Xinhua, March 14, 2015 Adjust font size:

For a U.S. federal agency with a name that suggests secrecy, putting itself repeatedly in the limelight for negative news coverage is quite a bitter irony.

The Secret Service, widely perceived as the most elite law enforcement team in the United States that protects the U.S. president and the First Family, landed itself in hot water again after U.S. media revealed earlier this week that two top Secret Service barreled through a scene of an active bomb investigation near the White House earlier this month in a government car after a late-night party and ended up crashing into a White House barricade.

The Department of Homeland Security, which oversees the Secret Service, is currently conducting an investigation into the incident.
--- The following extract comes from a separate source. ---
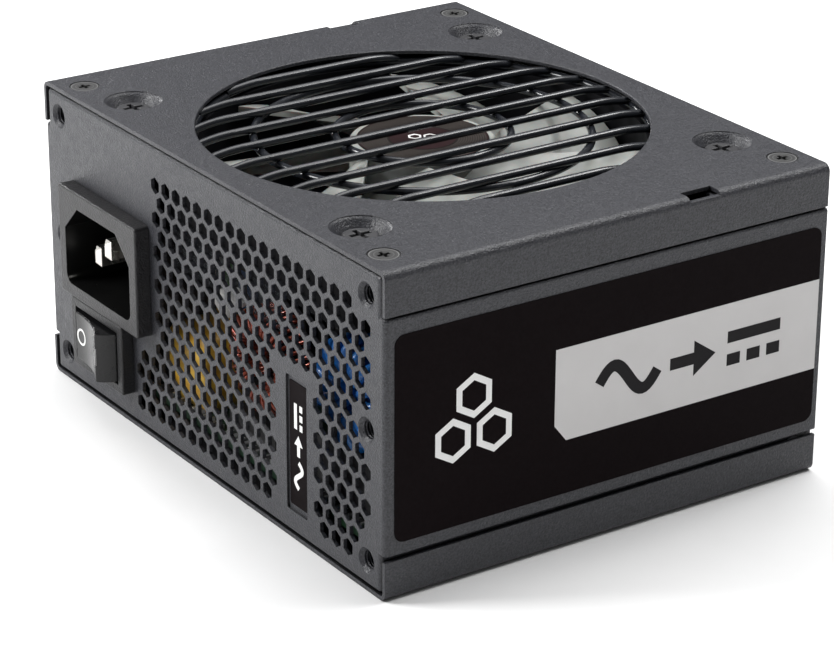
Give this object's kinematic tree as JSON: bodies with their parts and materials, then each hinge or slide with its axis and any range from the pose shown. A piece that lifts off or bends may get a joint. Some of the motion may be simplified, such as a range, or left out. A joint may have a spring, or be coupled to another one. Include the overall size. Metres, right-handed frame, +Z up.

The two agents involved are Mark Connolly, the second-in- command on the incumbent President Barack Obama's personal protection team, and George Ogilvie, a senior supervisor in the Washington field office.

"The officers for the Secret Service who monitor the safety of the White House complex and ultimately the president and his family felt that these two individuals may have been intoxicated," said Washington Post reporter Carol Leonning, who first broke the story that occurred on March 4, in an interview with CNN on Thursday.

The fresh baffling misstep by the Secret Service raised questions about whether Obama had made a right decision to pick Joseph Clancy, a veteran of the Secret Service, to lead the agency despite calls from critics to not choose an insider.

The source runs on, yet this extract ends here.